SERVA Ion Exchange Media and Adsorber Resins
Ion exchangers are usually solid, macromolecular polyelectrolytes in the form of macroscopic particles with a porous structure. They are insoluble in water but capable of swelling. They are able to exchange bound ions against others dissolved in the surrounding medium. The cation exchangers (polyacids) carry fixed negatively charged functional groups (anchor groups grafted onto the polymer) with positive counter-ions, while the anion exchangers (polybases) have positively charged groups fixed onto the polymer with negative counter-ions to equalize the charge. Binding and release of the counter-ions are reversible processes and dependent on their concentration and affinity to the anchor groups.
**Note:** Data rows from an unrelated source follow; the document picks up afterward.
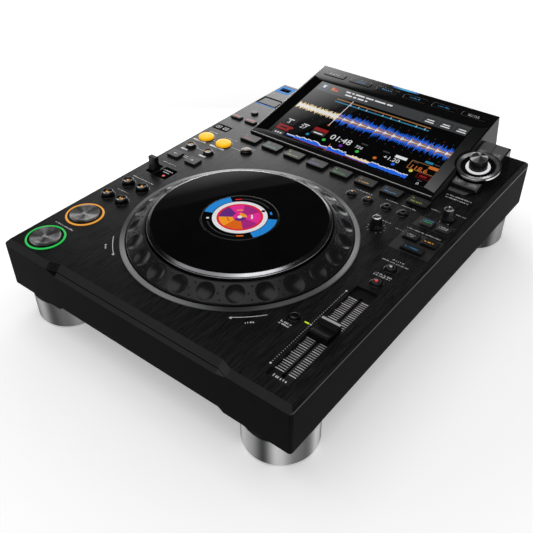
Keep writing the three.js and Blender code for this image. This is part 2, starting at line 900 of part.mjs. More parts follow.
function trimRing() {
  return turned([
    [trimInnerRadius, -deckSkin - trimSleeve],
    [trimInnerRadius + trimSleeve, -deckSkin - trimSleeve],
    [trimInnerRadius + trimSleeve, seatGap],
    [trimOuterRadius, seatGap],
    [trimOuterRadius, trimRise / 2],
    [trimOuterRadius - trimRise / 2, trimRise],
    [trimInnerRadius + trimRise / 4, trimRise],
    [trimInnerRadius, trimRise * 3 / 4],
    [trimInnerRadius, -deckSkin - trimSleeve],
  ], jogSides);
}

const wheelRadius = trimInnerRadius - wheelGap;
const wheelLipRadius = wheelRadius - wheelRimWidth;
const wheelSlope = (wheelLipRise - wheelEdgeRise) / (wheelRadius - wheelLipRadius);
const webTop = webBottom + webThickness;
const platterRadius = wheelLipRadius - wheelLipWidth - platterGroove;

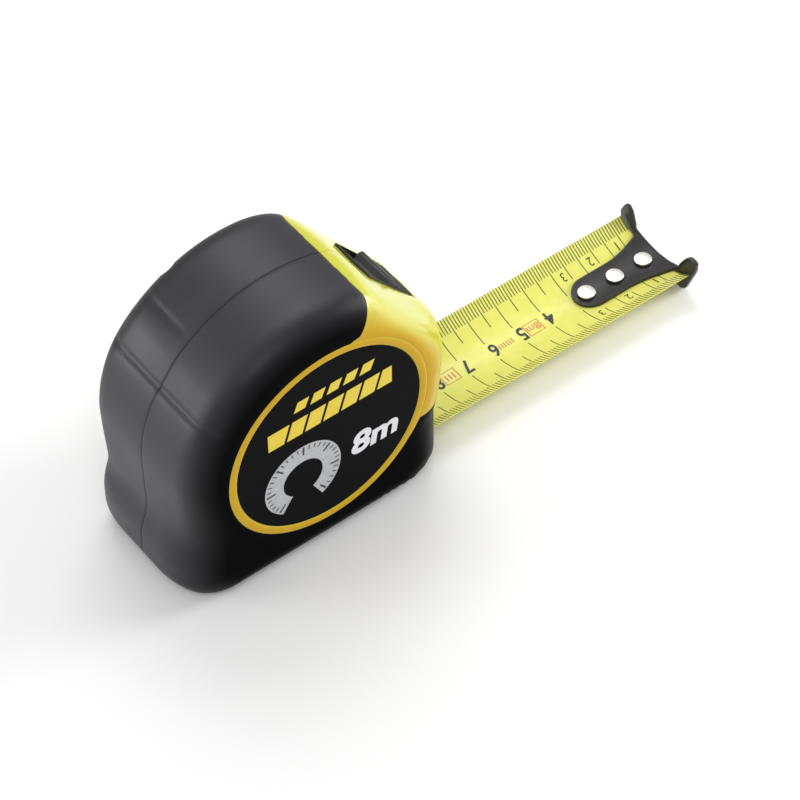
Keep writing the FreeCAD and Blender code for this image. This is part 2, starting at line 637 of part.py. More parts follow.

There are inorganic ion exchangers which are natural aluminium silicates, e.g. Zeolites, which are used for water softening and desalting or Bentonite, which can be used for detoxification and as an adsorbent for proteins and viruses. Furthermore there are synthetic organic ion exchange resins, which are mainly produced by polymerization. They are of fundamental importance for many industrial applications and described below in more detail.
Ion exchangers on the basis of modified agarose, cellulose or dextran are used for the separation of large biomolecules, e.g. proteins or nucleic acids (see SERVACEL® Cellulose Ion Exchangers).
Adsorber resins have a similar basic matrix as ion exchange resins, but without functional groups. Binding of substances runs via non-ionic forces (see SERDOLIT® PAD Resins).